The opening scenes of “Get on Up” does show promise of what this movie could and should have been. We see a jumpsuit-clad James Brown entering a room in one of his owned businesses brandishing a shotgun and demanding to know from a handful of people assembled there who had defecated in one of his office bathrooms. Who had shown him such disrespect? After Brown accidently discharges the weapon into an overhead ceiling tile, a scared woman confesses to Brown that she had used the bathroom. Brown gently pats her head and smiles, trying to put the woman at ease by saying that he knows about having ‘to do your business.’
Had “Get on Up” continued with this tone of dangerous mood swings coupled with pathos and understanding, I think the movie would have been something. However, the film quickly reverts to the tried-and-true biopic clichés of overcoming tragic or downtrodden beginnings to reach the heights of fame and stardom through innovation and perseverance without giving its audience the deeper character development that allows them to invest or identify with the people on the screen. As a child abused by his father and abandoned by his mother (Viola Davis) in a shack in the woods of the Deep South, Brown is left in the care of the madam of a local brothel (Octavia Spencer) while his father joins the Army to earn money. The madam cares for Brown in exchange for him earning his room-and-board by bringing a fresh supply of servicemen to fund her illicit business. This arrangement works out fine until Brown is arrested for theft. After his release, watching Little Richard perform, Brown takes the stage himself and, voila, a (potential) star is born.
So impressed with Brown is Little Richard that he imparts his own advice to Brown on how to go about becoming a recording star, giving him the name of the person to cut a recording with and names of the radio stations that should receive the record. The rest of Brown’s story, achieving success and fame as a musical artist, is history. This scene between Brown and Little Richard is well-acted and well-written, but it’s only one of the very few highlights the film offers and lasts only a few minutes out of the 138 minutes this movie contains.

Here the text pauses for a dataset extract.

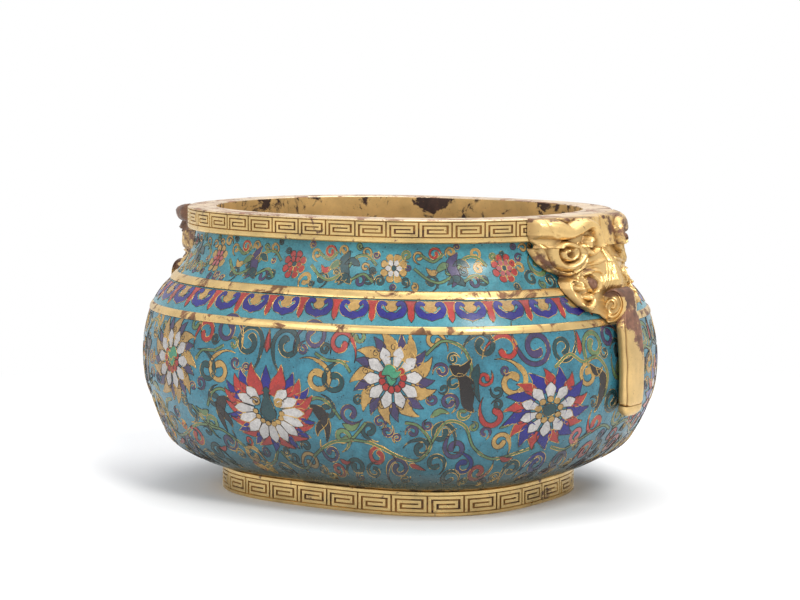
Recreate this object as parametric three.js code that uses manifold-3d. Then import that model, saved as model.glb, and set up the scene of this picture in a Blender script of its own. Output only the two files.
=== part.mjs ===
// Oval two-handled incense burner: a copper vessel with enamel fields held between gilt
// fillets, a gilt mouth ring and foot ring, and a cast gilt beast-mask handle on each end.
// Millimetres, +Z up, long axis along X, origin at the centre of the foot's resting face.
import * as THREE from "three";
import { mergeVertices } from "three/addons/utils/BufferGeometryUtils.js";
import Module from "manifold-3d";

const wasm = await Module();
wasm.setup();

// Driving dimensions
const height = 118;
const ovalSegments = 60;
const bellyRows = 8;
const lappetRows = 2;
const neckRows = 4;
const seat = 0.3;

const footHalfLength = 71.2;
const footNarrowing = 10.8;
const footHeight = 10;
const footWall = 4.2;

const bellyHalfLength = 108.5;
const shoulderSetback = 3.5;
const neckSetback = 2.9;
const bodyNarrowing = 16.4;
const bodyFlareAtFoot = 1.7;
const footSquareness = 2.8;
const bodySquareness = 2.3;
const bellyStartHeight = 40;

const enamelThickness = 1.5;
const copperWall = 3;
const floorThickness = 3;
const bellyRise = 1.5;
const basePlateThickness = 1.5;
const basePlateDrop = 1;

const upperFilletDrop = 19.3;
const lappetBand = 12.5;
const filletWidth = 3;
const filletProud = 0.4;

const mouthHalfLength = 90;
const mouthBandHeight = 9.3;
const lipWidth = 11.75;
const sleeveWall = 2;
const sleeveDrop = 10;
const lipBevel = 0.8;

const maskRise = 1.1;
const maskHalfWidth = 34;
const maskEdge = 1.4;
const maskStep = 3.6;
const reliefRadius = 1.5;
const reliefSink = 0.4;
const earRadius = 5;
const earHeart = 1.6;
const trunkHalfDepth = 2.6;
const trunkHalfWidth = 8.4;
const rollHalfDepth = 5.4;
const rollHalfHeight = 7.15;
const rollHalfWidth = 8.2;
const rollRise = 4.9;
const rollSink = 1;
const trunkDrop = 43.1;
const rollHubRadius = 3.6;
const rollHubProud = 0.6;
const rivetRadius = 1.8;
const rivetGrip = 2.5;
const rivetHeadRadius = 3.6;
const rivetHeadThickness = 1.6;
const rivetSpread = 14;
const rivetDrop = 0.8;
const capLength = 4;

// Worked out from the driving dimensions
const mouthBottom = height - mouthBandHeight;
const upperFilletHeight = mouthBottom - upperFilletDrop;
const lowerFilletHeight = upperFilletHeight - lappetBand;
const maskBottom = lowerFilletHeight + maskRise;
const shoulderHalfLength = bellyHalfLength - shoulderSetback;
const neckHalfLength = mouthHalfLength - neckSetback;
const bodyBottom = footHeight + seat;
const bodyTop = mouthBottom - seat;
const rivetHeight = mouthBottom - sleeveDrop - rivetHeadRadius - rivetDrop;
const copperInset = enamelThickness + seat;
const innerInset = copperInset + copperWall;

// The body's outline on its long axis, in three stretches. Each row is the share of the
// stretch's change in half length, and the share of its rise.
const bellyShape = [
  [0, 0],
  [0.188, 0.04],
  [0.528, 0.146],
  [0.73, 0.266],
  [0.879, 0.386],
  [0.966, 0.506],
  [0.997, 0.626],
  [1, 0.746],
  [0.972, 0.866],
];
const shoulderShape = [
  [0, 0],
  [0.229, 0.568],
];
const neckShape = [
  [0.508, 0],
  [0.777, 0.347],
  [0.939, 0.663],
  [1, 1],
];

function shapePoints(rows, fromLength, toLength, fromHeight, toHeight) {
  const { lerp } = THREE.MathUtils;
  return rows.map(
    ([x, z]) => new THREE.Vector2(lerp(fromLength, toLength, x), lerp(fromHeight, toHeight, z)),
  );
}

const footFlare = footHalfLength + bodyFlareAtFoot;
const outline = new THREE.SplineCurve([
  ...shapePoints(bellyShape, footFlare, bellyHalfLength, bodyBottom, lowerFilletHeight),
  ...shapePoints(
    shoulderShape,
    shoulderHalfLength,
    neckHalfLength,
    lowerFilletHeight,
    upperFilletHeight,
  ),
  ...shapePoints(neckShape, shoulderHalfLength, neckHalfLength, upperFilletHeight, bodyTop),
]);
const outlinePoints = outline.getPoints(260);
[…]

While this scene is a bright spot, another bright spot that I can’t discount is Chadwick Boseman’s performance as James Brown- he does a great job. Boseman, who did another admirable job portraying Jackie Robinson in “42,” lip-synchs James Brown’s songs well and is spot-on in performing the dance moves that Brown innovated (even Mick Jagger, one of this film’s producers, admits to stealing these dance moves himself). Boseman mimics Brown’s speech and mannerisms perfectly. Unfortunately, Boseman’s solid acting is given no support and falls through a paper-thin, play-it-safe screenplay whose plot points are drawn with the straightest of lines. Even Boseman’s adding color to the line doesn’t make it any less straight, simple or dull.
As “Get on Up” was directed by Tate Taylor who also made 2011’s “The Help,” it’s no surprise to see Oscar-nominee Davis and Oscar-winner Spencer appear in (very) short supporting roles, but even they can’t support their former director through their efforts. Taylor creates scenes in “Get on Up” with such a clean look that it just feels wrong- shouldn’t the essence of soul and funk be dirty? Taylor also badly uses manipulative film techniques like ‘breaking the fourth wall” (by having Brown address the audience by looking into the camera) in such an inconsistent and haphazard way that it almost feels like he’s trying to find the style he wants for the film by throwing everything to the wall and seeing what sticks. The script by Jez and John-Henry Butterworth (“Edge of Tomorrow,” another clichéd script) is so innocuous that I found my eyes drifting toward the bottom-right corner of the movie screen expecting the Lifetime logo to appear. While borrowing its title from a James Brown song lyric, “Get on Up” would seem to imply that while seeing the movie you’ll feel compelled to rise to your feet and dance. While you may not ‘get on up’ and walk out of the theater, the words may serve as a warning to brace yourself for the overall feeling of being let down.
In some cases, being serviceable works. In telling the life story of James Brown through film, serviceable is a disservice.